With only Dish Network on board as a pay-TV partner, Google also badly needs to persuade a major cable company to use its software in a settop box. That’s not as farfetched as it may seem, despite companies such as Comcast testing their own Internet-TV services. Delivering Internet content on the TV is no easy task, and it might benefit pay-TV companies to offload the task to tech companies such as Google that arguably could do it better and faster.

Most of all, if it wants to put its imprimatur on consumer electronics products, Google needs to adjust its method of releasing products before they’re fully baked. As hard as the Google TV team worked on this project, it’s clear that people expect more polished products when it comes to consumer electronics. For that matter, so do the consumer electronics manufacturers Google must persuade to use its software.

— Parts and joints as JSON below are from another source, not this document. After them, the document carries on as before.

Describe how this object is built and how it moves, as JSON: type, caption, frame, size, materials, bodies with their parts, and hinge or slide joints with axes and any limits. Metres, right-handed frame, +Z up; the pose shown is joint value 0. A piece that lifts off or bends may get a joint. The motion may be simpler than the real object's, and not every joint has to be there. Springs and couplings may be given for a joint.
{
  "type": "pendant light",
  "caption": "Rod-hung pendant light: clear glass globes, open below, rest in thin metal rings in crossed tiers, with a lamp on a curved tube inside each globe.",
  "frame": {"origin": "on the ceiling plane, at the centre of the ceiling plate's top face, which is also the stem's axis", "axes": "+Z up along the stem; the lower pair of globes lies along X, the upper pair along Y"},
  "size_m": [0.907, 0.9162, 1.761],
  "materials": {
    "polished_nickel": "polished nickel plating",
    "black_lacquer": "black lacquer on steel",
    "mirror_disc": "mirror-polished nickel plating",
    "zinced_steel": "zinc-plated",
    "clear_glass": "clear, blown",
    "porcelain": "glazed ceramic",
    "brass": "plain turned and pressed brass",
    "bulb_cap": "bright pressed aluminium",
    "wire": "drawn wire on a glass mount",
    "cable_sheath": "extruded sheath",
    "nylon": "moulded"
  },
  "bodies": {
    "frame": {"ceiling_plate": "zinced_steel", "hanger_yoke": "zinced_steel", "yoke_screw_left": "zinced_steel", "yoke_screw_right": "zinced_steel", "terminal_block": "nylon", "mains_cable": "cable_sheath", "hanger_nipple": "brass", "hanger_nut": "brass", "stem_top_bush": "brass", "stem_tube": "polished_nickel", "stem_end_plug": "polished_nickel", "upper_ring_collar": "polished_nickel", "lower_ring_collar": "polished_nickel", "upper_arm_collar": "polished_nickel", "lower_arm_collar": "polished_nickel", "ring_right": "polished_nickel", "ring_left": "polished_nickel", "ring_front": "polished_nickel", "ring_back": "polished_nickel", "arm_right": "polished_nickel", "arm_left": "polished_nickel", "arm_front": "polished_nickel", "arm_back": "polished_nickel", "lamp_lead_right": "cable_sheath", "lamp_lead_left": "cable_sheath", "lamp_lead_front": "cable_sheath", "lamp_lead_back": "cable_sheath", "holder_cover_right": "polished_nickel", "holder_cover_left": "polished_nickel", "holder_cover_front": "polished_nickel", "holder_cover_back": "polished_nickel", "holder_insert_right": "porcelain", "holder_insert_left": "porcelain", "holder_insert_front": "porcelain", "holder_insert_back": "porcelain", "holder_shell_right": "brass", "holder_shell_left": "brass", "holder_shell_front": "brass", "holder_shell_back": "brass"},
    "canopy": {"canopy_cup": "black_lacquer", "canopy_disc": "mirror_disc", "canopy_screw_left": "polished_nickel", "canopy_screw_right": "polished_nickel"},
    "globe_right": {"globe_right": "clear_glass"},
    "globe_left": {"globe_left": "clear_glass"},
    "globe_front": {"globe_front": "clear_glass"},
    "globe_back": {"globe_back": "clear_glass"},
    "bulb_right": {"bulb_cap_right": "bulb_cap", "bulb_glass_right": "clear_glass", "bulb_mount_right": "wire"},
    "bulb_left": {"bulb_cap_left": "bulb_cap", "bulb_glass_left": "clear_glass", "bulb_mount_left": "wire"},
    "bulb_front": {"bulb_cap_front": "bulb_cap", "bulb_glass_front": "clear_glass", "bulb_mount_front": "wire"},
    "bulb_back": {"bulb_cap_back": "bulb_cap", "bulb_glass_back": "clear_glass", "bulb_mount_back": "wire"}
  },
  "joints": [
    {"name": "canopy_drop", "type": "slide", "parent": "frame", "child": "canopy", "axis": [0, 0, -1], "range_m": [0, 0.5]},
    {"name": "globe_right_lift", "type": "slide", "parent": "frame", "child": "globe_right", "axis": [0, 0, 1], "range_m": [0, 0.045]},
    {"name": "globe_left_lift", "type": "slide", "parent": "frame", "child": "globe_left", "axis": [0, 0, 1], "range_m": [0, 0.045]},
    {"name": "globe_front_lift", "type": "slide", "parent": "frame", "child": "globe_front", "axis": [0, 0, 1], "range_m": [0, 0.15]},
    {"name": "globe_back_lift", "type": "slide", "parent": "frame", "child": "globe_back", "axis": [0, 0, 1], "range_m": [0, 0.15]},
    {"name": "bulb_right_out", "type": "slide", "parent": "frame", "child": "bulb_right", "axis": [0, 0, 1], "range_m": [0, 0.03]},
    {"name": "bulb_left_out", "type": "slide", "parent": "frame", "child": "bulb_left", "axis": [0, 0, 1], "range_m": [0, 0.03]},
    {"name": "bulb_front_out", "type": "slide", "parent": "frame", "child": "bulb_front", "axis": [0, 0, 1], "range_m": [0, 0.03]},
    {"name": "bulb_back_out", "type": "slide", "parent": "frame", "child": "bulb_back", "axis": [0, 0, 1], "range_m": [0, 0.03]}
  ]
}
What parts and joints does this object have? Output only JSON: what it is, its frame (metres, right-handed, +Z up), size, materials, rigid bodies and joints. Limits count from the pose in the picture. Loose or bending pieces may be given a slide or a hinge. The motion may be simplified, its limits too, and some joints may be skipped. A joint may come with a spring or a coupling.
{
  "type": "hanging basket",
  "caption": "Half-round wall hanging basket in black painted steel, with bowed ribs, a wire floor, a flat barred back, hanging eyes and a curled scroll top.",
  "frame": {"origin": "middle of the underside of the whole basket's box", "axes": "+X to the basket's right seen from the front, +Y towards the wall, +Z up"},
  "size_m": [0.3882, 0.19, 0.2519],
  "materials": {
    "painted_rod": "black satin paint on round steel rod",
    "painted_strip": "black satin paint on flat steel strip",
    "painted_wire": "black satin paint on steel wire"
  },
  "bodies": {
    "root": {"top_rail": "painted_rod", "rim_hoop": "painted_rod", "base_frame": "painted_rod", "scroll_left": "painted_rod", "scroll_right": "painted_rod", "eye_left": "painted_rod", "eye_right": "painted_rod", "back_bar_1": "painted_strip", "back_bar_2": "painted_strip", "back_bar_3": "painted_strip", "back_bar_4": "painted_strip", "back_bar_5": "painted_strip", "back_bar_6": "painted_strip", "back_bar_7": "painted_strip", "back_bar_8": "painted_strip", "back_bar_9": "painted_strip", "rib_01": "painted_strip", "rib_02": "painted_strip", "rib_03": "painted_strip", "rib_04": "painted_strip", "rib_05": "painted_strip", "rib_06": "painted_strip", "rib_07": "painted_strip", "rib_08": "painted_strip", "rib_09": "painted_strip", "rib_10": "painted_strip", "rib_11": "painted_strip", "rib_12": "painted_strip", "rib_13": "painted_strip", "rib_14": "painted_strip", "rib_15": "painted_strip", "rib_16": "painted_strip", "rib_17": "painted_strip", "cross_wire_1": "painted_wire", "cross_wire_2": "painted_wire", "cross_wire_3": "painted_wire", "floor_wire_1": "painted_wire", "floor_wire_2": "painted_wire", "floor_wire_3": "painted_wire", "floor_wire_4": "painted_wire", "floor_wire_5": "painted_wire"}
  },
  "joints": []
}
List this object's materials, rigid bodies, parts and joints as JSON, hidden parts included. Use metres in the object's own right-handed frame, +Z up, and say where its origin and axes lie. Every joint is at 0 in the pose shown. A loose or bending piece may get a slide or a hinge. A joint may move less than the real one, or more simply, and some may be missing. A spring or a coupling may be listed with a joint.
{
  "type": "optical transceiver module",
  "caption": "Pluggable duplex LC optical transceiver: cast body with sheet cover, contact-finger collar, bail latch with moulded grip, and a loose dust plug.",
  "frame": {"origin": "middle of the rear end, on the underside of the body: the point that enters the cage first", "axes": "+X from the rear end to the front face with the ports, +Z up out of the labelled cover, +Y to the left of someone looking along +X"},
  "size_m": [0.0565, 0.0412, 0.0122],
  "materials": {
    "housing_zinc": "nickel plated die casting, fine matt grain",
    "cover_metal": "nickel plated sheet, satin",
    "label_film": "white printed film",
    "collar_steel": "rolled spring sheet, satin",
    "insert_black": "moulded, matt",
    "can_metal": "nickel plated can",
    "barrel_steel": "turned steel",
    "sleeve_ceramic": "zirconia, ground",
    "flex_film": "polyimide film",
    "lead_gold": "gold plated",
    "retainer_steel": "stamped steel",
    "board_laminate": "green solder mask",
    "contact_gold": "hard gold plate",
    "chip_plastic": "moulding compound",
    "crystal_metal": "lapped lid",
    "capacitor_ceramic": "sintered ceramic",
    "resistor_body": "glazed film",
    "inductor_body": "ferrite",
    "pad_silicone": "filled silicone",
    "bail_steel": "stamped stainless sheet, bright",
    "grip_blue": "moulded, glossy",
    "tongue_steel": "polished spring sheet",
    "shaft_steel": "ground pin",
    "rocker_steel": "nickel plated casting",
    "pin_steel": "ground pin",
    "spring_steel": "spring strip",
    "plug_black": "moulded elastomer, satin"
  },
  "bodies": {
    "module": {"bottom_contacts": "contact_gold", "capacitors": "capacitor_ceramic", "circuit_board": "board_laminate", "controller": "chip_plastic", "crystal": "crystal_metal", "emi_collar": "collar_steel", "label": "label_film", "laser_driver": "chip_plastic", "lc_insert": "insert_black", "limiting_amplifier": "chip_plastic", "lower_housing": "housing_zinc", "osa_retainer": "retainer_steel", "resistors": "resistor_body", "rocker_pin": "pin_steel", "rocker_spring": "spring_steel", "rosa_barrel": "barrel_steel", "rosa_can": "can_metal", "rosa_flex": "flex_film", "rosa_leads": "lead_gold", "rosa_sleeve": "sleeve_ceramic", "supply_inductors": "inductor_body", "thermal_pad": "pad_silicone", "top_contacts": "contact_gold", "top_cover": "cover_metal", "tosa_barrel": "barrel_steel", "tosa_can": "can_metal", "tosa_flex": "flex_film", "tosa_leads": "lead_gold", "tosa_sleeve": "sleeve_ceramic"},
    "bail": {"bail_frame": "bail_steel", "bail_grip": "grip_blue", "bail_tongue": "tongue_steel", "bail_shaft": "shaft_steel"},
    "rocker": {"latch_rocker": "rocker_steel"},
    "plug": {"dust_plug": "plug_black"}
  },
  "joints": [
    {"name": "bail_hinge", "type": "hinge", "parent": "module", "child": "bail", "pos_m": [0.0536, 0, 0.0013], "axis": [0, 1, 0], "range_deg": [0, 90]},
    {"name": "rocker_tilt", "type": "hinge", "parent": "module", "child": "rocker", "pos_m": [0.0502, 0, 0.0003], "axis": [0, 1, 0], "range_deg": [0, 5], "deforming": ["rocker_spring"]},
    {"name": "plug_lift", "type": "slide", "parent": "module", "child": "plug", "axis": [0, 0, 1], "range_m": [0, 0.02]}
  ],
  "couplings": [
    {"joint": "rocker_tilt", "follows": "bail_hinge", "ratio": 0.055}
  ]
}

Clearly, Google is not going to give up on Google TV anytime soon. The Web is coming to television in a bigger way, now that Netflix and Amazon Video on Demand have proved that viewers want, and will pay for, new ways to watch video. Google knows it must be a player in the living room if it’s to keep growing its online advertising business.

As discouraging as the retreat from CES looks for Google TV, it may be a good idea for Google to hold off on promoting it so publicly until it has more of the kinks worked out. With so many rivals going for the same market, Google TV will get only a couple more chances to prove it’s ready for prime time.